- Theatrical release poster
- Directed by: Ravinder (Ricky) Sandhu
- Screenplay by: Ravinder (Ricky) Sandhu;
- Story by: Anil B. Akki
- Produced by: Pradeep Rangwani;
- Starring: Tanuj Virwani; Suman Rana;
- Cinematography: Anil B. Akki
- Edited by: Anshul R. Gupta
- Music by: Prini Siddhant Madhav; Rohan-Rohan;
- Production company: UV Films
- Release date: 7 February 2025;
- Running time: 103 minutes
- Country: India
- Language: Hindi

= Let's Meet =

2025 Indian Hindi-language drama film

Let’s Meet is a 2025 Indian Hindi-language drama film written and directed by Ricky Sandhu and produced by Pradeep Rangwani under the UV Films banner. The film tells a story crafted by Anil B. Akki, who also served as the creative producer and cinematographer. The screenplay and dialogue are written by Ravinder Sandhu, while the music is composed by Prini Siddhant Madhav, and Rohan-Rohan, featuring lyrics by Naveen Tyagi and songs sung by Jaaved Ali, Nakash Aziz, and Rohan Pradhan.

==Plot==
Two strangers find an unexpected connection in the digital world. Nikhil, a confident actor who loves attention, meets Priya, a reserved woman stepping out of her comfort zone through an anonymous social media profile.

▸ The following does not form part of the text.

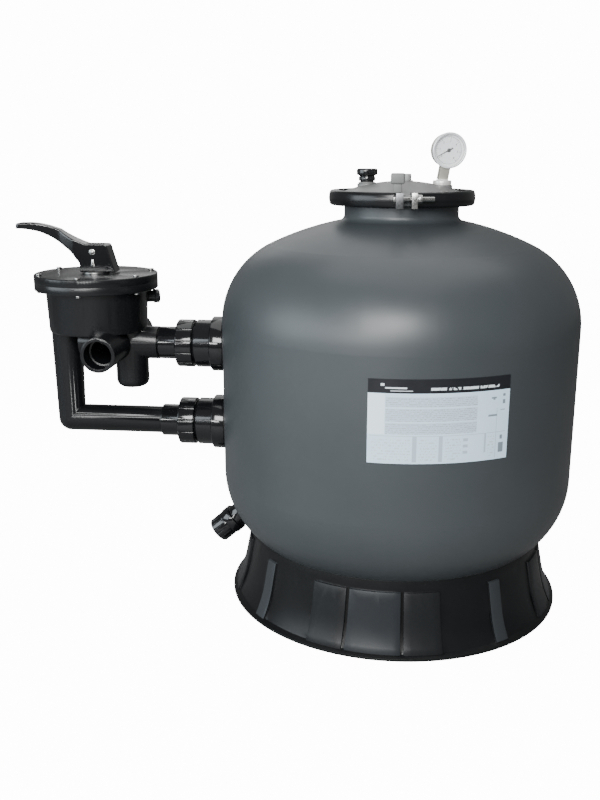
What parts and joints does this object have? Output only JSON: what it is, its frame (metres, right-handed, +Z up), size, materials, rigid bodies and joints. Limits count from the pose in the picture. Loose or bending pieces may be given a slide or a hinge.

A random friend request sparks online chats that grow into a deep emotional bond. As their virtual relationship blossoms, they face the challenge of turning it into something real. Can their connection survive outside the digital space?

== Cast ==

- Tanuj Virwani as Nikhil
- Suman Rana as Priya
- Supriya Shailja as Nalini
- Litesh M. Pawar as Gopu
- Sristi Maheshwari Vaidyaa as Althea

== Production ==
Shot in Mumbai, the film is set to release in theatres on 7 February 2025.